It seems to me that if one is to use this word, it should be defined. All too often in human history it has been used to designate anyone who did things differently that you did. The way I use it, it means taking pleasure in the pain of others.
Yet, it exists on a continuum. Indifference to the pain of others is also a type of evil. Empathy is a fundamental element of goodness. Anything short of being able to experience deep happiness in the success and well-being of others is a sort of evil, it is a sort of shadow, a falling-short.
The desire to rule the world is a sort of evil because it implies an indifference to the fact that one’s own ideas about how life should be lived may differ considerably from those one wants to rule.
The emotion of wanting-well for others cannot be compelled. True empathy cannot be forced. It is a type of perception, an awareness that can blossom in the right circumstances. It is intrinsically an individual and individuating process, since it always looks from a specific point in the universe.
A metaphor that came to me this morning is a meadow covered in flowers. Each of them is slightly different than the others. Each came from a seed that had to sprout on its own–albeit not without the help of sun, water, and a nurturing soil. Each of them is in a place, yet each contributes to the whole, while able to live on its own, to stake its own claim on a spot of Earth.
Now, the use of power is inevitable in human life. Some sort of power must be exerted over us. The question is whether we exert it over ourselves in the form of a chosen moral order, or someone extrinsic to us compels it on us.
A religion, or any social order based on traditional values, is a power, isn’t it? It is the sort of restraint rejected by the hippies and radicals of the modern era. (I hate to say 60’s, since that was just a widespread public manifestation of something that had been going on for some time even when Keynes Bloomsbury Group had their heyday many decades before).

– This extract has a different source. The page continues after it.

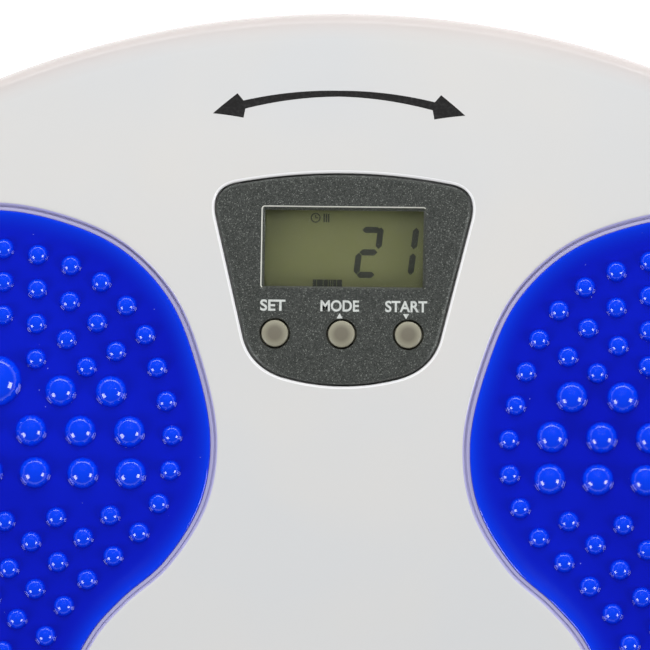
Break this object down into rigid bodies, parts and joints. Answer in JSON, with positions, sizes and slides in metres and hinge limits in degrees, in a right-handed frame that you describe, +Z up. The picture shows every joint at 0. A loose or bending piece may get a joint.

In my view, it is not necessary to hew to tradition, simply because it is tradition. But you have to choose a master. That master may be Yoga. It may be getting up early every day, doing an hour of exercises and another hour of meditation; it may be adopting a vegetarian lifestyle, and learning Sanskrit.
That master may be a religion. That master, to the point here, may be a political philosophy that organizes thought and behavior.
You cannot be loving all the time. We are all Yin and Yang, particle and wave. You have to have a starting point, a home, a more or less stable source of identity–which can be specific habits, like praying five times a day, and fasting during the day for a lunar month.
It can be habits of mind. That is what I have tried to articulate with my conception of Goodness, which I discuss on my other website, linked on the side.
Never feel sorry for yourself.
Never quit, if the task is worthwhile.
Always try to understand what is happening around you, and orient your behavior and thought around empathy, love and happiness.
My thought process is that you cannot walk standing on one foot, and that life is walking.
A few thoughts for a Sun-day morning.